Ditto on the burping, btw. In regards to your points above, I believe spelt is a questionable FODMAP item. It seems from some studies that sourdough spelt bread might be OK but it is impossible to know if the product has fermented all of the FODMAPs out or not when you are buying it as the length of time a sourdough starter is allowed to ferment can vary. Also, the polenta issues you have could be from cross-contamination, unless you're buying certified GF polenta/corn meal. Sweet corn itself is definitely a no-no. Nuts and seeds I have found I can tolerate only in very small amounts (8-10 almonds at a time max), and it's better to have seed/nut butter than the whole ones. I believe your ability to digest those items could improve with time as your digestive system has a chance to rest. Red capsicum gives people some digestive problems if they aren't accustomed to spicy food.

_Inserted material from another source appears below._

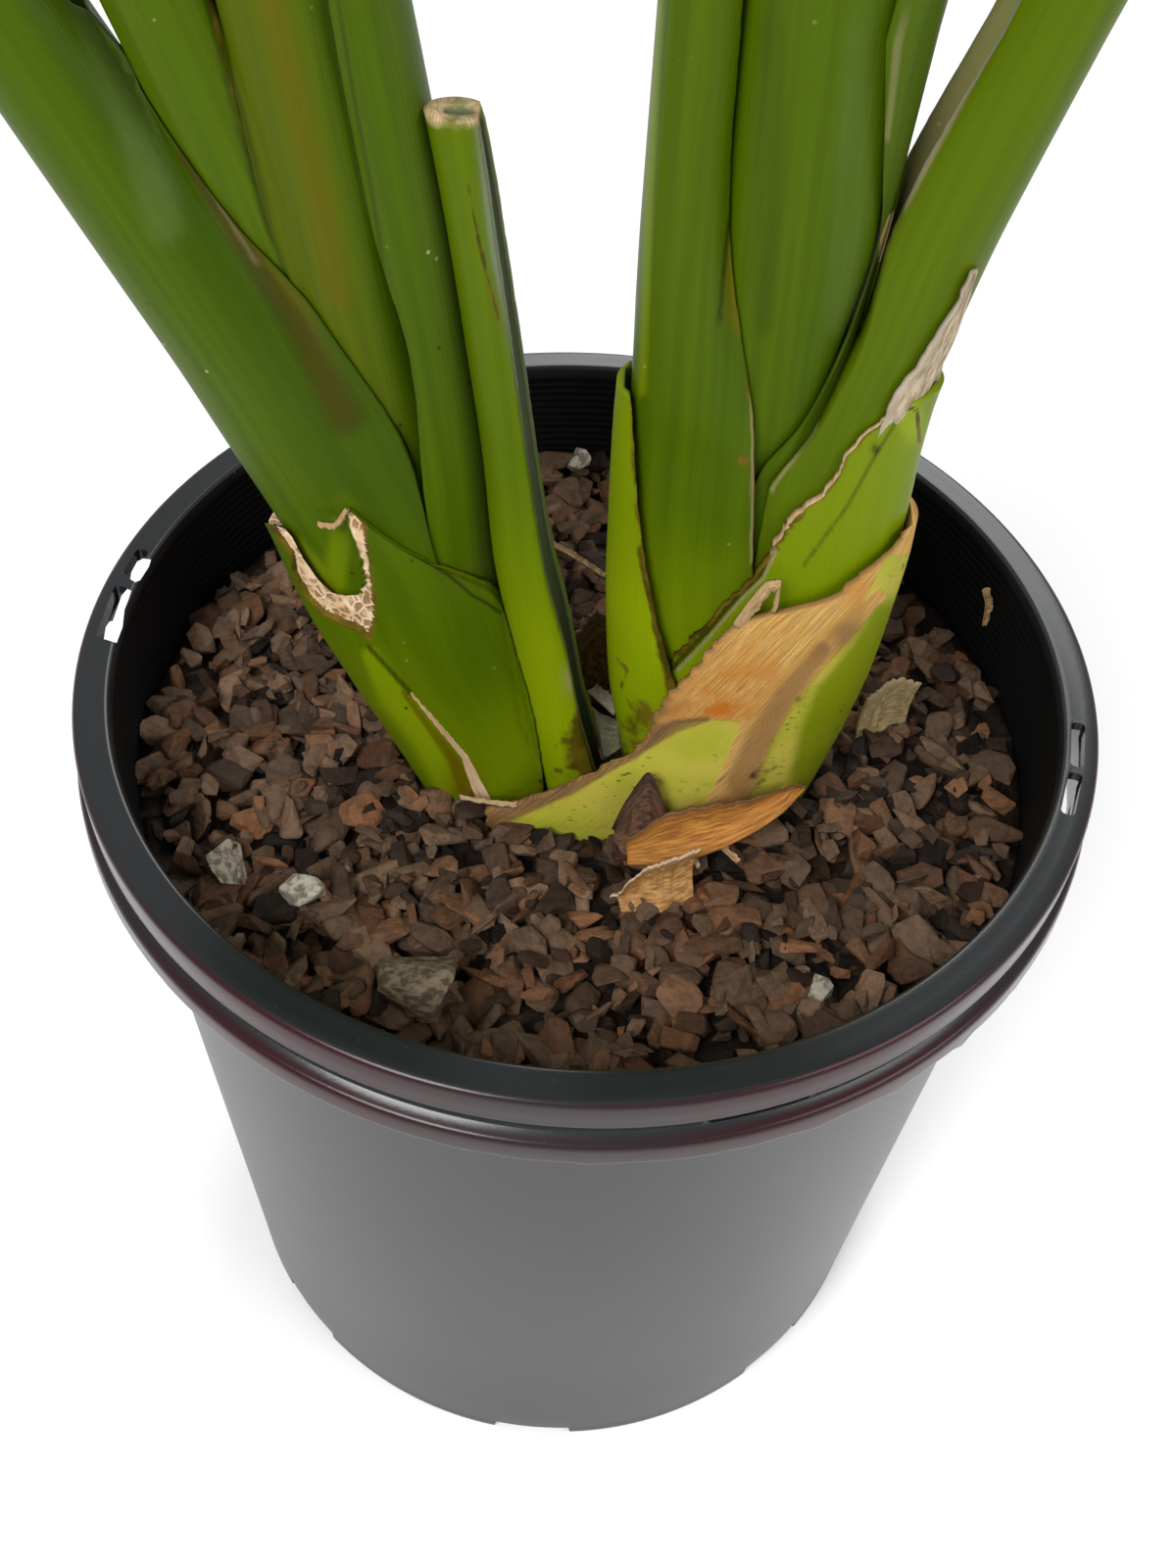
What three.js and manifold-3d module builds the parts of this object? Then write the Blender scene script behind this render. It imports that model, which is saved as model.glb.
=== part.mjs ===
// A potted bird of paradise: two shoots of clasping leaf stalks in a nursery pot filled with bark mulch.
// Millimetres, +Z up, origin on the floor under the middle of the pot. The shoots lie in planes along X.
import * as THREE from "three";
import { mergeVertices } from "three/addons/utils/BufferGeometryUtils.js";
import Module from "manifold-3d";

const wasm = await Module();
wasm.setup();

// Driving dimensions
const POT_HEIGHT = 252;
const POT_SIDES = 36;
const BODY_FOOT_R = 109.5;
const BODY_TOP_R = 122.9;
const COLLAR_Z = 229;
const RIM_R = 130;
const RIM_INNER_R = 122.4;
const WALL = 2.4;
const BASE_Z = 5;
const FLOOR_Z = 8;
const NOTCHES = 8;
const NOTCH_AZIMUTH = -91;
const SOIL_Z = 223;
const CROWN_Z = 198;
const NEST_TOP_Z = 430;
const GAP = 0.8;
const CLEAR = 0.32;
const WING = 1.2;
const LEFT_Y = -12;
const STUB_Y = -17;
const RIGHT_Y = -9;
const LAMINA = 1.1;

const rad = THREE.MathUtils.degToRad;
const clamp = THREE.MathUtils.clamp;
const lerp = THREE.MathUtils.lerp;
const vec = (x, y, z) => new THREE.Vector3(x, y, z);

// Seeded random numbers
function randomFrom(seed) {
  let state = seed;
  return () => {
    state = (state * 1664525 + 1013904223) % 4294967296;
    return state / 4294967296;
  };
}

// A three.js geometry as a solid, with its faces turned outwards
function solid(geometry) {
  const bare = geometry.clone();
  bare.deleteAttribute("normal");
  bare.deleteAttribute("uv");
  const merged = mergeVertices(bare, 1e-3);
  const corners = merged.index.array;
  const kept = [];
  for (let i = 0; i < corners.length; i += 3) {
    const [a, b, c] = [corners[i], corners[i + 1], corners[i + 2]];
    if (a !== b && b !== c && c !== a) kept.push(a, b, c);
  }
  const make = (triVerts) =>
    new wasm.Manifold(
      new wasm.Mesh({
        numProp: 3,
        vertProperties: new Float32Array(merged.attributes.position.array),
        triVerts,
      }),
    );
  const made = make(new Uint32Array(kept));
  if (made.volume() >= 0) return made;
  for (let i = 0; i < kept.length; i += 3) [kept[i + 1], kept[i + 2]] = [kept[i + 2], kept[i + 1]];
  return make(new Uint32Array(kept));
}

// The largest body of a solid, without the loose scraps that a cut leaves
function largest(made) {
  const bodies = made.decompose();
  return bodies.reduce((best, body) => (body.volume() > best.volume() ? body : best));
}

const group = new THREE.Group();

function add(name, made, color, roughness) {
  const mesh = made.getMesh();
  const points = new Float32Array(mesh.numVert * 3);
  for (let i = 0; i < mesh.numVert; i += 1) {
    points.set(mesh.vertProperties.subarray(i * mesh.numProp, i * mesh.numProp + 3), i * 3);
  }
  const geometry = new THREE.BufferGeometry();
  geometry.setAttribute("position", new THREE.BufferAttribute(points, 3));
  geometry.setIndex(new THREE.BufferAttribute(mesh.triVerts, 1));
  geometry.computeVertexNormals();
  const material = new THREE.MeshStandardMaterial({ color, roughness, metalness: 0 });
  const node = new THREE.Mesh(geometry, material);
  node.name = name;
  group.add(node);
}

// Which faces round a ring are split along the other diagonal, by the ring's number of points, so that
// a thin wall is split alike on both its sides
const MIRRORED = {
  20: (i) => Math.floor(i / 5) % 2 === 1,
  13: (i) => i > 7,
  4: (i) => i === 2,
};

// A closed skin through rings of matching points, capped by the given flat outlines of its end rings
function loft(rings, firstOutline, lastOutline) {
  const count = rings[0].length;
  const mirrored = MIRRORED[count];
  const points = [];
  const faces = [];
  rings.forEach((ring) => ring.forEach((p) => points.push(p.x, p.y, p.z)));
  for (let r = 0; r + 1 < rings.length; r += 1) {
    for (let i = 0; i < count; i += 1) {
      const a = r * count + i;
      const b = r * count + ((i + 1) % count);
      if (mirrored(i)) faces.push(a, b, a + count, b, b + count, a + count);
      else faces.push(a, b, b + count, a, b + count, a + count);
    }
  }
  const cap = (outline, base, sameTurn) => {
    const flat = outline.map(([q, d]) => new THREE.Vector2(q, d));
    const triangles = THREE.ShapeUtils.triangulateShape(flat, []);
    const turn = triangles.reduce((sum, corners) => sum + THREE.ShapeUtils.area(corners.map((i) => flat[i])), 0);
    const keep = turn * THREE.ShapeUtils.area(flat) > 0 === sameTurn;
    triangles.forEach(([a, b, c]) => faces.push(...(keep ? [a, b, c] : [a, c, b]).map((i) => base + i)));
  };
  const skin = new THREE.BufferGeometry();
  cap(firstOutline, 0, false);
  cap(lastOutline, (rings.length - 1) * count, true);
  skin.setAttribute("position", new THREE.Float32BufferAttribute(points, 3));
  skin.setIndex(faces);
  return solid(skin);
}

// Pot: body, hollow collar with two beads, flat rim, raised base on a notched foot
function bodyRadius(z) {
  return lerp(BODY_FOOT_R, BODY_TOP_R, z / COLLAR_Z);
}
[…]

I can tolerate this fine but large quantities of chili oil gives me the runs big time.What frustrates me the most is coming across an uncommon ingredient, eating it anyways, and then finding out it has FODMAPs. A local gluten free bakery just opened 2 blocks from my house but their products are all made with honey and teff. I knew I couldn't have honey but was so stoked when they said if I called ahead they'd make me a loaf without honey. Then I went home and googled "teff" and it looks like that's a questionable ingredient. Lots of their other products contain chickpea flour, so all of their stuff is a no-go for me. Bummer. Bean flours hide in lots of prepared GF items, and I've also noticed pea protein is quite common in vegan cheese. Gotta read those labels!


----------



## KJL (Mar 19, 2012)

I'm only on day 3, but it's very encouraging to see it can work







I'm being as strict as I can with the info I have, waiting on a referral appointment to come through and I hope the consultant will be able to help me too. Although I'm not too sure how clued up the UK doctors are on fodmaps, so we'll see.Thank you for the links too, I'll take a look as well


----------



## Korga (Sep 8, 2011)

Ok, one month being very strict. Only three deviations and diarrhea each time. Otherwise on this 100% compliance I am diarrhea-free, having one BM each morning. I'm stoked! I have a lot more energy and am so glad to have no gas and less bloating.I am finding that even a taste of anything off the diet results in instant gas, sometimes burping, and usually bloating. This is making it much easier for me to pinpoint FODMAP sources! I tested breadfruit last week and it was a no-go. Add that to your lists.Yes, beware the 'Gluten-Free' foods; the bean flours are a no-go. And I cannot do Spelt or gluten-free oats either. The ones which work for me the best are made mostly from Potato starch.I am also following a low-Purine diet due to high Uric Acid levels, and between the two my diet is very challenging. I have been working more on recipes and a balanced meal plan.Two questions:I'm having mixed results with winter squash; (steamed butternut squash). If I eat it more than once a week it gives me soft stools. Zucchini and summer squash gave me diarrhea so they are clearly FODMAP-high. Also I'm not sure about Kale. I think I'm reacting to it, and will test it again. Any comparisons out there?


----------



## whiterose1713 (Feb 4, 2012)

Personally no issues at all with oats, zucchini, summer squash, or kale (but I never have too much of any of these veggies at once, and only one per day). I am very sensitive to fructans and not as much for polyols, so maybe zucchini has some polyol content that you're reacting to? Haven't tried butternut squash yet.


----------